## Start PROVIDED DATA

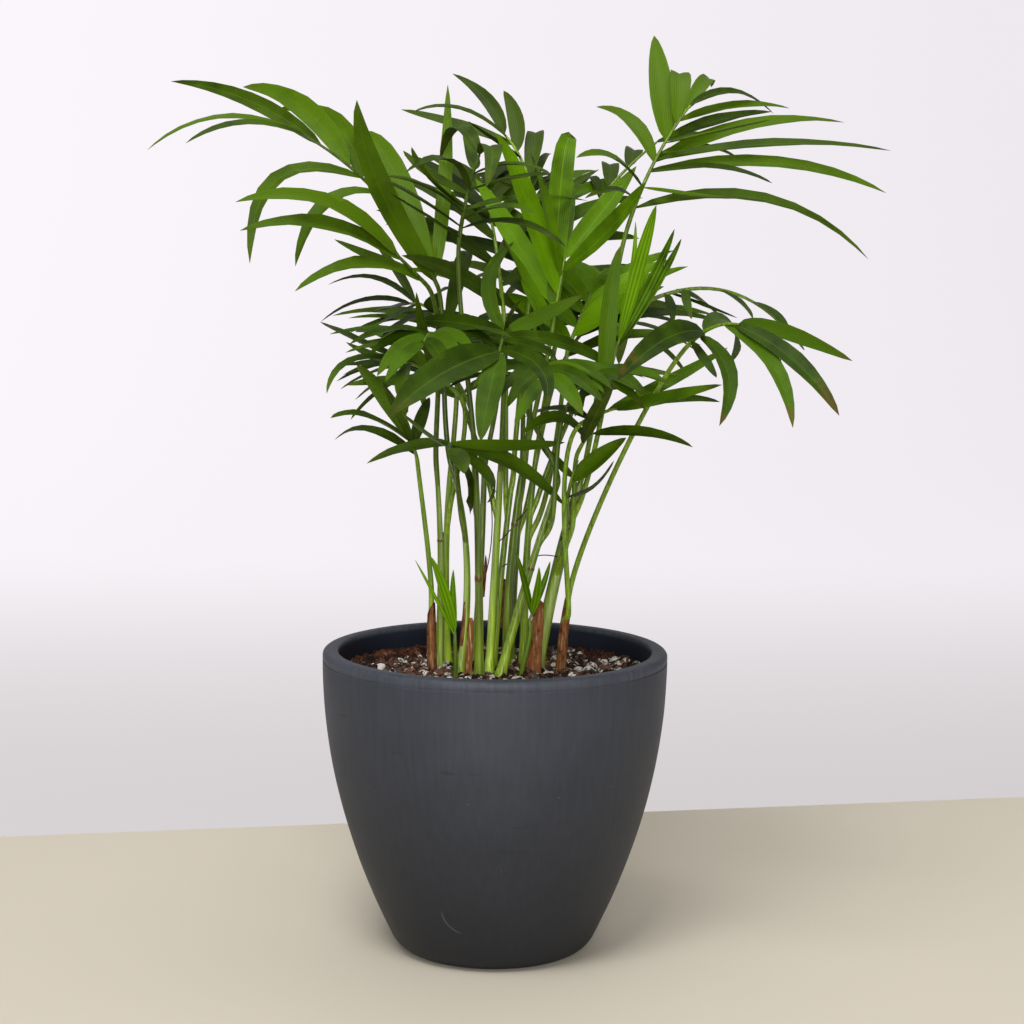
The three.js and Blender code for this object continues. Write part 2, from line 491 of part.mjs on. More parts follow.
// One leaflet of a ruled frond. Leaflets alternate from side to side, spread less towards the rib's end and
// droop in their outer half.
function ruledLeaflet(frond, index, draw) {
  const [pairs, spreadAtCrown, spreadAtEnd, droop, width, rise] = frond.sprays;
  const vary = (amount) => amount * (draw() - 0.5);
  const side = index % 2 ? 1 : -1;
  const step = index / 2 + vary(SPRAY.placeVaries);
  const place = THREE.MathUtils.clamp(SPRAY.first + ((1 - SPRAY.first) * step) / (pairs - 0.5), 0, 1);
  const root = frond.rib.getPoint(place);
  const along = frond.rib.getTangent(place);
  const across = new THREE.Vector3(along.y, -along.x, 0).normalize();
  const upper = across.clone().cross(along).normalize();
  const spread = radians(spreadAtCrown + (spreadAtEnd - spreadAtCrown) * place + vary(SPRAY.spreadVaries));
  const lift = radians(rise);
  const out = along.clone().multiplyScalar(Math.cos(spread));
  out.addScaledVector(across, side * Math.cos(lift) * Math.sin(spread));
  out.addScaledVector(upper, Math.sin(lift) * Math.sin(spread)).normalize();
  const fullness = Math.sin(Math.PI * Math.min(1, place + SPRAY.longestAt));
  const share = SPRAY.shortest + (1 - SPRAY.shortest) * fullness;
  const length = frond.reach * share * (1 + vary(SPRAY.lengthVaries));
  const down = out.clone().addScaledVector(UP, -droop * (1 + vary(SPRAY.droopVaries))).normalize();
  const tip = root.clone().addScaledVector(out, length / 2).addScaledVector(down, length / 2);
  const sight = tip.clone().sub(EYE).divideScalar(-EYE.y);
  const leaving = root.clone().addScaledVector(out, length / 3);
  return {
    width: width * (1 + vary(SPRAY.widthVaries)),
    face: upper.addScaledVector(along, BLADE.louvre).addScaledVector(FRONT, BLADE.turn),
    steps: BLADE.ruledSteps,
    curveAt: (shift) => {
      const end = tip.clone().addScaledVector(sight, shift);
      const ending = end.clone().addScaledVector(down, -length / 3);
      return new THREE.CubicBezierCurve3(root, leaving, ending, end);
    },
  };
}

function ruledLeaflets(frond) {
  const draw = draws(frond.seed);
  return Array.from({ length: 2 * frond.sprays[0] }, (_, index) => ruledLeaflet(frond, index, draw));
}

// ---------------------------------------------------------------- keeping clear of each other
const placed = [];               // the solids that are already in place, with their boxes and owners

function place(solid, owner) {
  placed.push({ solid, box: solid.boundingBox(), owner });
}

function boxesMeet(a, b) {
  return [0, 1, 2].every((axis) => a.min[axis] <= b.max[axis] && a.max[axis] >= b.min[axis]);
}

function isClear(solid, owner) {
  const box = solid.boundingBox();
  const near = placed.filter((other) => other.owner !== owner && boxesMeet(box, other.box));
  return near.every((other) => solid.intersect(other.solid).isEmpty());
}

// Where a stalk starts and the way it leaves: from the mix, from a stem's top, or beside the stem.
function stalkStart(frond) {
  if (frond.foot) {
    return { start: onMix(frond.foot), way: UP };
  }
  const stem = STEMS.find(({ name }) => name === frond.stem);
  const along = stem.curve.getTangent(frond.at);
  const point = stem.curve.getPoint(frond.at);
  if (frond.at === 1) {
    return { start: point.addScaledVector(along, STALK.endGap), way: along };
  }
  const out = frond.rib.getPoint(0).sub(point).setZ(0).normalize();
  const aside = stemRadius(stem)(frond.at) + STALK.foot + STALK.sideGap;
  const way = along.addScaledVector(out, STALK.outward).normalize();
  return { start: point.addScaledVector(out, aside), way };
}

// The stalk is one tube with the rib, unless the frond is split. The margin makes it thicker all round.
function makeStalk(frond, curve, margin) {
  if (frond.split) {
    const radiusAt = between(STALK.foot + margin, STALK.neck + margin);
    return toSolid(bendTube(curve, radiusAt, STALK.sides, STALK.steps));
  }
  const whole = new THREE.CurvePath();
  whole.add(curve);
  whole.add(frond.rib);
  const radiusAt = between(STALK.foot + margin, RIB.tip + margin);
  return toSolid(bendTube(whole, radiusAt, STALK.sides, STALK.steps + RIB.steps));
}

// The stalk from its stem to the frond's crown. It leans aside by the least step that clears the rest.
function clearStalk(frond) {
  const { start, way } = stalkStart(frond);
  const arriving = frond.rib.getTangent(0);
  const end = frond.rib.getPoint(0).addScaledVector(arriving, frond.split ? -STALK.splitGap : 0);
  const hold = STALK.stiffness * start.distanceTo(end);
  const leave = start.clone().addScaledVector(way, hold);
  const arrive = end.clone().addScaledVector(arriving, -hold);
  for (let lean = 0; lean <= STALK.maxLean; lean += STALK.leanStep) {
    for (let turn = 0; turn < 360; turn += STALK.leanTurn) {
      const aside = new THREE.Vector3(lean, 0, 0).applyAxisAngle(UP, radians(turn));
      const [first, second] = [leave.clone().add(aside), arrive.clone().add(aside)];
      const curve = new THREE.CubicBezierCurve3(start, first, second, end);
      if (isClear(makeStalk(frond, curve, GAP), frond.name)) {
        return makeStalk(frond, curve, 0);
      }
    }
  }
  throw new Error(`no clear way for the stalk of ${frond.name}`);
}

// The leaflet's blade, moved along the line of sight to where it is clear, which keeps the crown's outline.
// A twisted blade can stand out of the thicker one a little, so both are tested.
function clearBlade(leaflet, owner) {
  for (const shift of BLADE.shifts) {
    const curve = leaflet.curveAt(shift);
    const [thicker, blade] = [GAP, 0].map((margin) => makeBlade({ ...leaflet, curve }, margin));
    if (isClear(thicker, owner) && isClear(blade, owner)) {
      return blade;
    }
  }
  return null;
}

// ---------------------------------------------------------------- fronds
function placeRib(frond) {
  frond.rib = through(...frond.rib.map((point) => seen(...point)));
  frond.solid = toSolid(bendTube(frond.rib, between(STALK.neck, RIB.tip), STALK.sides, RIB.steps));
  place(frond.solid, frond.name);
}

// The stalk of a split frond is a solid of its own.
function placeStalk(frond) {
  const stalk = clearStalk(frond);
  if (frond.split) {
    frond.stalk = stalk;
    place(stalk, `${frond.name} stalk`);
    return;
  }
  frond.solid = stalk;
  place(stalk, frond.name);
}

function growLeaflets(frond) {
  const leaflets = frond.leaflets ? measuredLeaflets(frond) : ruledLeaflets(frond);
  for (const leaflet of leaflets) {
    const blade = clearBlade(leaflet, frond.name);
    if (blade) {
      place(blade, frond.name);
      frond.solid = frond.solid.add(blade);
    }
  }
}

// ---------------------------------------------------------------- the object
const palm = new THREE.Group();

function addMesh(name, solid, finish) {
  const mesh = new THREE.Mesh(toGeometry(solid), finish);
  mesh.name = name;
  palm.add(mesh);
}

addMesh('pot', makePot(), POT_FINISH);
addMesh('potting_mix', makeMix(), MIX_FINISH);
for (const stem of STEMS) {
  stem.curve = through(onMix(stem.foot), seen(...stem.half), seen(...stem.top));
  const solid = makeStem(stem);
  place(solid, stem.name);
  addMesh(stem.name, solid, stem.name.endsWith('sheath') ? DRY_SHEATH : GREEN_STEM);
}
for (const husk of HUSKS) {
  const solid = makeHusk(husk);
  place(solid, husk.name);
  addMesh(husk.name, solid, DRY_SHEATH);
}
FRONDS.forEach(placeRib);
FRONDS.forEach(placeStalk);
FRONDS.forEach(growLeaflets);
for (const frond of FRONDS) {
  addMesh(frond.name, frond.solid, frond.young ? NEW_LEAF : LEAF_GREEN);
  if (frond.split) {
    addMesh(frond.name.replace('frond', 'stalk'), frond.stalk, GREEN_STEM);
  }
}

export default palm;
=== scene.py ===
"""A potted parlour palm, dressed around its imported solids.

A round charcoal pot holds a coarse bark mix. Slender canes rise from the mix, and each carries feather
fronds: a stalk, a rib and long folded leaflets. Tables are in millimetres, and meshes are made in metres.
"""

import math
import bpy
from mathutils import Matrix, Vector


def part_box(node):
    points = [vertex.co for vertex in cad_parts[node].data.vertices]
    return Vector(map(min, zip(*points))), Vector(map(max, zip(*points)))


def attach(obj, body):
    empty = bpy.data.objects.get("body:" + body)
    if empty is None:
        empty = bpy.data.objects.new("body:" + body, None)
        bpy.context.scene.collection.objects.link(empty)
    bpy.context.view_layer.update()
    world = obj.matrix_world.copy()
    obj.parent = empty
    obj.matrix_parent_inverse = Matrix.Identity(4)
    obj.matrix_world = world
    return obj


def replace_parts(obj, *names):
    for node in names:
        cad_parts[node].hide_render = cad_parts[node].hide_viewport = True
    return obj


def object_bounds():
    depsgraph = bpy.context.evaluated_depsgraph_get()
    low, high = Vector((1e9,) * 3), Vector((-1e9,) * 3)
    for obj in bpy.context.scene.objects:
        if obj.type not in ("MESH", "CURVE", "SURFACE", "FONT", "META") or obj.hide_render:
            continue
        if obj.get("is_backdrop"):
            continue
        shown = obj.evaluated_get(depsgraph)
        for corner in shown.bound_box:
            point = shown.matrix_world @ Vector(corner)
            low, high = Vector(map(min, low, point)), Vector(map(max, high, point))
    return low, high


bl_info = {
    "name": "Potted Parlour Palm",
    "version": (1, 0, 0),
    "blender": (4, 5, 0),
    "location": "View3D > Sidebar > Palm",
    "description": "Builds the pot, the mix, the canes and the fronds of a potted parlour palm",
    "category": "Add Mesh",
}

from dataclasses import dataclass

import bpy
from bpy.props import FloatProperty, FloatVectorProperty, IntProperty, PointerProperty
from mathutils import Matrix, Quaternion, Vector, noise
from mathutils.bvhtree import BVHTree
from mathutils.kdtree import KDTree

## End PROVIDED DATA

◆ EXERCISE DETAILS
Print exactly the run of lines that starts at the line with "addMesh('pot', makePot(), POT_FINISH);" and ends at the line with "depsgraph = bpy.context.evaluated_depsgraph_get()". Leave out every other line.

◆ COMPLETE ANSWER
addMesh('pot', makePot(), POT_FINISH);
addMesh('potting_mix', makeMix(), MIX_FINISH);
for (const stem of STEMS) {
  stem.curve = through(onMix(stem.foot), seen(...stem.half), seen(...stem.top));
  const solid = makeStem(stem);
  place(solid, stem.name);
  addMesh(stem.name, solid, stem.name.endsWith('sheath') ? DRY_SHEATH : GREEN_STEM);
}
for (const husk of HUSKS) {
  const solid = makeHusk(husk);
  place(solid, husk.name);
  addMesh(husk.name, solid, DRY_SHEATH);
}
FRONDS.forEach(placeRib);
FRONDS.forEach(placeStalk);
FRONDS.forEach(growLeaflets);
for (const frond of FRONDS) {
  addMesh(frond.name, frond.solid, frond.young ? NEW_LEAF : LEAF_GREEN);
  if (frond.split) {
    addMesh(frond.name.replace('frond', 'stalk'), frond.stalk, GREEN_STEM);
  }
}

export default palm;
=== scene.py ===
"""A potted parlour palm, dressed around its imported solids.

A round charcoal pot holds a coarse bark mix. Slender canes rise from the mix, and each carries feather
fronds: a stalk, a rib and long folded leaflets. Tables are in millimetres, and meshes are made in metres.
"""

import math
import bpy
from mathutils import Matrix, Vector


def part_box(node):
    points = [vertex.co for vertex in cad_parts[node].data.vertices]
    return Vector(map(min, zip(*points))), Vector(map(max, zip(*points)))


def attach(obj, body):
    empty = bpy.data.objects.get("body:" + body)
    if empty is None:
        empty = bpy.data.objects.new("body:" + body, None)
        bpy.context.scene.collection.objects.link(empty)
    bpy.context.view_layer.update()
    world = obj.matrix_world.copy()
    obj.parent = empty
    obj.matrix_parent_inverse = Matrix.Identity(4)
    obj.matrix_world = world
    return obj


def replace_parts(obj, *names):
    for node in names:
        cad_parts[node].hide_render = cad_parts[node].hide_viewport = True
    return obj


def object_bounds():
    depsgraph = bpy.context.evaluated_depsgraph_get()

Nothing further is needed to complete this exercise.